Since she is an undeveloped character, there is no motivation for the grotesqueness of Zara’s death sequence, which is more appropriate to the death of an unquestionably evil bad guy. Consequently, Zara functions not as an object lesson for the importance of moral goodness, but simply as a piece of entertainment which invites the audience to revel in the systematic torture of the female body. I simply could not put the point better than Molly Fitzpatrick of fusion.net, who points out that “Zara’s death is depicted with relish, like it’s a deserved retribution,” even though Zara’s death is clearly far, far from being deserved, as her only sin (apparently) is that of being born with a vagina.

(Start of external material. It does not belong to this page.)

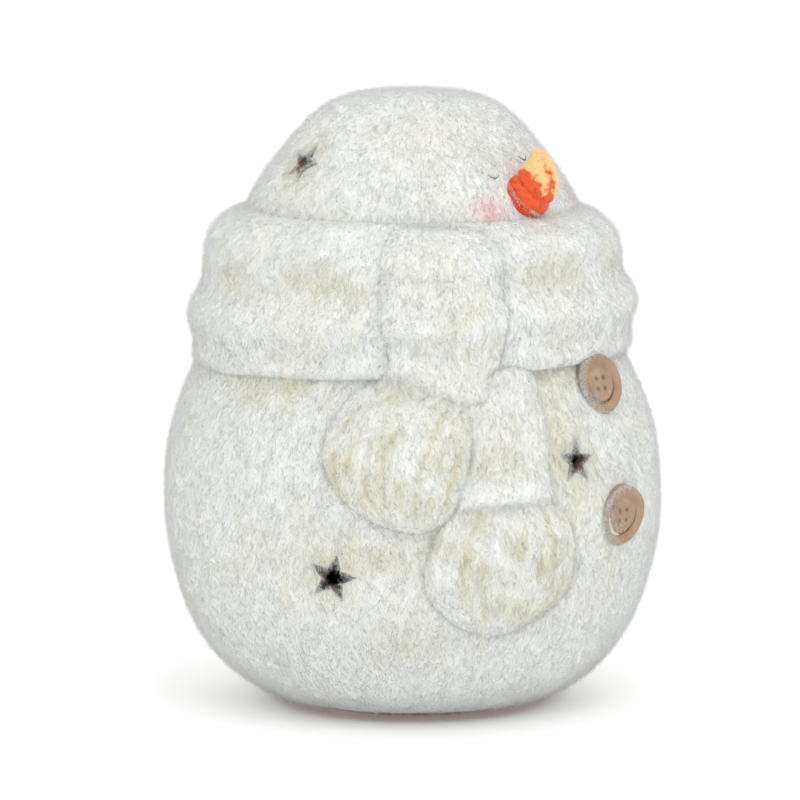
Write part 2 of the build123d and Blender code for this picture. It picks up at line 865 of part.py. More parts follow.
def main():
    os.makedirs("parts", exist_ok=True)
    for name, shape in {**figure_parts(), **light_parts()}.items():
        solids = list(shape) if isinstance(shape, (list, ShapeList)) else list(shape.solids())
        part = solids[0] if len(solids) == 1 else Compound(children=solids)
        export_step(part, f"parts/{name}.step")


main()
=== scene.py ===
"""Flocked clay snowman lantern: coats, fibre pile, nose, buttons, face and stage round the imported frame."""
import math

import bpy
import numpy as np
from bpy.props import FloatProperty, FloatVectorProperty, IntProperty, PointerProperty
from mathutils import Matrix, Vector, noise
from mathutils.bvhtree import BVHTree


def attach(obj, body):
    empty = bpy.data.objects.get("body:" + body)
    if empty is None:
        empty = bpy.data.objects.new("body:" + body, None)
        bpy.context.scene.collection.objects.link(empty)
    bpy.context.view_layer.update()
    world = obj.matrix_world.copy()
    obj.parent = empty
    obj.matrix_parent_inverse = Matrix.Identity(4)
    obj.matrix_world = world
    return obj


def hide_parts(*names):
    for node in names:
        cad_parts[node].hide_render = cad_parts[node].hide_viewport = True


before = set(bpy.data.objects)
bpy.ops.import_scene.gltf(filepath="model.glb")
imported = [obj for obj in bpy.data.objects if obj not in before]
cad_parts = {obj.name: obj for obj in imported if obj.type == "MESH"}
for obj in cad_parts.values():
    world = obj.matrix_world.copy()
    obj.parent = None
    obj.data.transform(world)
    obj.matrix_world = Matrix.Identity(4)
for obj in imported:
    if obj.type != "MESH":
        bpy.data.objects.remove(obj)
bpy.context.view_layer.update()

bl_info = {
    "name": "Flocked snowman lantern",
    "version": (1, 0, 0),
    "blender": (4, 5, 0),
    "location": "View3D > Sidebar > Snowman",
    "description": "Builds the looks of a flocked clay snowman lantern round its fixed frame",
    "category": "Object",
}

MM = 0.001
FIGURE = "figure"
VIEW_ANGLE = -56.0
UP = Vector((0, 0, 1))
# Share of a star's size at its inner corners.
STAR_NOTCH = 0.47
# Pierced stars: angle from the front, height, roll, size.
STAR_SITES = (
    (-112, 197.0, 12, 8.4),
    (104, 190.0, -15, 8.4),
    (-75, 56.5, 14, 9.0),
    (-14, 95.5, 6, 8.0),
    (66, 60.0, -8, 8.4),
    (128, 98.0, 20, 8.4),
    (-166, 92.0, -12, 8.4),
)


# ---------------------------------------------------------------- sizes and colours

def length_of(name, description, default):
    """A length that can be set."""
    return FloatProperty(name=name, description=description, default=default, unit="LENGTH")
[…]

I’ll cut this post short of being a rant, even though it is admittedly already somewhat ranty in nature. If I sound angry about Jurassic World, it’s because I’m fucking angry. The movie as pure narrative is disappointing; however, the gender politics of the movie are simply disgusting. Shame on Trevorrow for directing, and shame on Universal Pictures for disseminating, such a morally reprehensible film.